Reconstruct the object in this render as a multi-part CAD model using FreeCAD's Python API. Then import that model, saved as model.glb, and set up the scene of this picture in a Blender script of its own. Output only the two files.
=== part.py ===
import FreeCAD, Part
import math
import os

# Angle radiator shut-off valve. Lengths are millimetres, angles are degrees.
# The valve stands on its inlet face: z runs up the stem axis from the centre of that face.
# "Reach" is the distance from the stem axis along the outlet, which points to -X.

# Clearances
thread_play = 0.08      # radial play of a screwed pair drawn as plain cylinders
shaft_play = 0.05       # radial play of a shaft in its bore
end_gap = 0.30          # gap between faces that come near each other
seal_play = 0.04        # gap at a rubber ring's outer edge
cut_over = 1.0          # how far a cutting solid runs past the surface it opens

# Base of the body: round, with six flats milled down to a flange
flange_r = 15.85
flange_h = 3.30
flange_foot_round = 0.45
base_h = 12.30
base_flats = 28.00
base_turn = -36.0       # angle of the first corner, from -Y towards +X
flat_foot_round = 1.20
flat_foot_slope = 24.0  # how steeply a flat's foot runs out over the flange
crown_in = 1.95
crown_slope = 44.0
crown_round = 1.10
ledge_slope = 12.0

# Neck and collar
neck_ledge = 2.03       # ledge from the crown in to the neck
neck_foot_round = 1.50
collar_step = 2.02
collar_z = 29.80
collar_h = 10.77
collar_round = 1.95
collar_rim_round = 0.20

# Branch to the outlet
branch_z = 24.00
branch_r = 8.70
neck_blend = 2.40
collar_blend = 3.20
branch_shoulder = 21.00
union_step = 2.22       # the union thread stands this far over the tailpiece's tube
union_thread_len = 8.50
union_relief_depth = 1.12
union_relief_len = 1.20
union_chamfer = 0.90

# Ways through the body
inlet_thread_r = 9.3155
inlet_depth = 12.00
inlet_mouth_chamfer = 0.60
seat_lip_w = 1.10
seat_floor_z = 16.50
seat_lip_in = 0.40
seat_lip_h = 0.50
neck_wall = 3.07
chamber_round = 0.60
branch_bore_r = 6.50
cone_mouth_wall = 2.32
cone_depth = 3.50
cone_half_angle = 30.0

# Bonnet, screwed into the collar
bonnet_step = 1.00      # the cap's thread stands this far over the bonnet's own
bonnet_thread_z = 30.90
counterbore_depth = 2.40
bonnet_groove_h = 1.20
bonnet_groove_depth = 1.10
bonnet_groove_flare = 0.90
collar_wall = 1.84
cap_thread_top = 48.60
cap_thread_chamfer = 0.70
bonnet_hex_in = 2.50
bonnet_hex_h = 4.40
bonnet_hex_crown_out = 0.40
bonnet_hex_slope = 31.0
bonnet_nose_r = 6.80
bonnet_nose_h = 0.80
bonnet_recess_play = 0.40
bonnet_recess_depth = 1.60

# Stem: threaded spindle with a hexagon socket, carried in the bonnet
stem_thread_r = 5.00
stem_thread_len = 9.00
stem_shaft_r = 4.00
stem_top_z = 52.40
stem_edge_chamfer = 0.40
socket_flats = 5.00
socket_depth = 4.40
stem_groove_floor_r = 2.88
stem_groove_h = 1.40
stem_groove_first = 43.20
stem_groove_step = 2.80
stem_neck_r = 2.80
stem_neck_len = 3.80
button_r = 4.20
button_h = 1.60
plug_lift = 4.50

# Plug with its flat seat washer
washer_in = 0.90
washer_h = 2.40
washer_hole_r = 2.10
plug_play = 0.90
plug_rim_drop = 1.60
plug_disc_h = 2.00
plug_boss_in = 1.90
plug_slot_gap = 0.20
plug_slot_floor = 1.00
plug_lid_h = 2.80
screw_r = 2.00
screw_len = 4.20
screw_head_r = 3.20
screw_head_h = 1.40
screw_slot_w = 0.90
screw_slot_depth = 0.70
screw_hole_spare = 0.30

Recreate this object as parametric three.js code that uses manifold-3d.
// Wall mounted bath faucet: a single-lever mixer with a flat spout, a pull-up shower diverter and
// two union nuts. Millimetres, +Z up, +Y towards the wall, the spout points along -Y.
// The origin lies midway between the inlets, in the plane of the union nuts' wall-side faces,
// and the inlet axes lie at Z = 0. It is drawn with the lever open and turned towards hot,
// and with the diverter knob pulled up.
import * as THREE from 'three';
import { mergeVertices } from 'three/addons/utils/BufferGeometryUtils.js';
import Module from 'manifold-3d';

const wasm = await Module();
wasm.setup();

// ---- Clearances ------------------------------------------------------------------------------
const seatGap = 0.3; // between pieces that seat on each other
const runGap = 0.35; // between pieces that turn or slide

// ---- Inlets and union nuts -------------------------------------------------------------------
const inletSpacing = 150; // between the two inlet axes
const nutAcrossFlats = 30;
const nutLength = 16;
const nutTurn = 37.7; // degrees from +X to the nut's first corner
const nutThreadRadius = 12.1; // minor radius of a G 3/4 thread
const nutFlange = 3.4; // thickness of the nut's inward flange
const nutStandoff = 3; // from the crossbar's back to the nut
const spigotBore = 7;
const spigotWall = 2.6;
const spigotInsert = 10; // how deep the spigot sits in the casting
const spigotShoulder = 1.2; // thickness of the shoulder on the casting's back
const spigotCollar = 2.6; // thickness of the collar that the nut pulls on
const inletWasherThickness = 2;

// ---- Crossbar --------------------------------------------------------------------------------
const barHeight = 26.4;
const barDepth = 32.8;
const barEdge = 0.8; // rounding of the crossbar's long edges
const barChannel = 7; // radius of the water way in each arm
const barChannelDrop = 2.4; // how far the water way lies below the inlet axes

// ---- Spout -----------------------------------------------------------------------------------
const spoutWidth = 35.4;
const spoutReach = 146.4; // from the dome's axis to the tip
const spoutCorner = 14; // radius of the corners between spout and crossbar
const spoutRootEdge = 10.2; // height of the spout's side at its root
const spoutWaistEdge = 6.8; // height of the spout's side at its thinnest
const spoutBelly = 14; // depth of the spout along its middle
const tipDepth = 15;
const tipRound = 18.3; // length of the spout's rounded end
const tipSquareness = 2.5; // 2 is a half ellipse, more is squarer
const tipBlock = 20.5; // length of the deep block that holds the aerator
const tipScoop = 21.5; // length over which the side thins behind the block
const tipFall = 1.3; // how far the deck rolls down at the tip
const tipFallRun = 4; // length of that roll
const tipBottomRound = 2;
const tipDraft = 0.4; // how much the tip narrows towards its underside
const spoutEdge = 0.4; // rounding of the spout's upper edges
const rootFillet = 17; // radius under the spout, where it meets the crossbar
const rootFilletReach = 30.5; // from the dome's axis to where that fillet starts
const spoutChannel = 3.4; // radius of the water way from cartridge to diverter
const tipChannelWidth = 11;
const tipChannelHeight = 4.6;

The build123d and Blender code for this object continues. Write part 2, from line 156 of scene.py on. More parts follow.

-*-*-

[WHAT IS NEEDED]: Everything from the first line of the material through the line containing "cut_over = 1.0" is to be printed exactly; lines after that are to be left out.

[FULL OUTPUT]:
Reconstruct the object in this render as a multi-part CAD model using FreeCAD's Python API. Then import that model, saved as model.glb, and set up the scene of this picture in a Blender script of its own. Output only the two files.
=== part.py ===
import FreeCAD, Part
import math
import os

# Angle radiator shut-off valve. Lengths are millimetres, angles are degrees.
# The valve stands on its inlet face: z runs up the stem axis from the centre of that face.
# "Reach" is the distance from the stem axis along the outlet, which points to -X.

# Clearances
thread_play = 0.08      # radial play of a screwed pair drawn as plain cylinders
shaft_play = 0.05       # radial play of a shaft in its bore
end_gap = 0.30          # gap between faces that come near each other
seal_play = 0.04        # gap at a rubber ring's outer edge
cut_over = 1.0          # how far a cutting solid runs past the surface it opens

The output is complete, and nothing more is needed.